Tinha uma amiga que adorava sair com homens casados. Certa vez estava conversando pelo MSN com um suposto amante, quando foi flagrada pela mulher dele, marcando uma “ponta” para o fim de tarde... Desde então criou um “código” no qual fazia uma pergunta específica que o amante deveria responder com uma resposta padrão. Além disso, criou um novo perfil com nome e foto de homem. Entrava no MSN e dizia: “E aí brow?” e o amante deveria responder “Fala aí meu, tudo na paz!”. E era só então que tinha certeza que estava falando com o amante e não com a mulher dele.

Além das senhas escritas, faladas ou desenhadas, temos as senhas que são códigos corporais de conduta. Uma piscada de olho, um sorriso maroto, um levantar de sobrancelhas pode querer dizer muita coisa. Uma vez li em algum lugar que, nos encontros casuais entre gays em lugares públicos, como metrô, supermercados e shopping, depois de trocar olhares, a confirmação de que o “cara” estava querendo alguma coisa de fato se dava quando ele colocava a mão no “bagulho”. Ouvi dizer que os judeus ortodoxos colocam o chapéu em cima da cama para “avisar” a mulher que ela deve se preparar para “fazer mais um neném”.

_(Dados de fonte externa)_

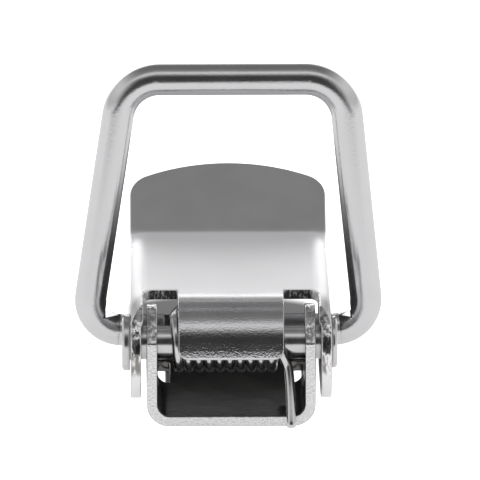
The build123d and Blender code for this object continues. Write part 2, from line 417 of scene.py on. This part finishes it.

Sim, as senhas sempre existirão. Precisamos delas para garantir nossa segurança, salvaguardar nosso dinheiro, documentos, jóias e integridades. O problema é quando as senhas ocupam o lugar da palavra, quando substituímos a verdadeira palavra por códigos e reduzimos a comunicação a seqüências estereotipadas de números, letras e gestos. É então que nos tornamos robôs, sem diálogo, sem conversa, apenas códigos.

Assim vai se assassinando a cultura, a fala, a escrita e, por conseguinte, a comunicação. Sim, é claro que uma língua pode mudar, “evoluir”, se tornando mais simples, mais compacta. Mas vejo que a comunicação vai ficando cada vez mais pobre, mais falha, mais difícil, pelo excesso de códigos em volta dela.

O pior dos códigos e senhas é quando eles são indecifráveis. Quando não conseguimos compreender ou captar ou apreender os “sinais” para entrar num certo ambiente ou situação, ou mesmo quando os nossos não são compreendidos.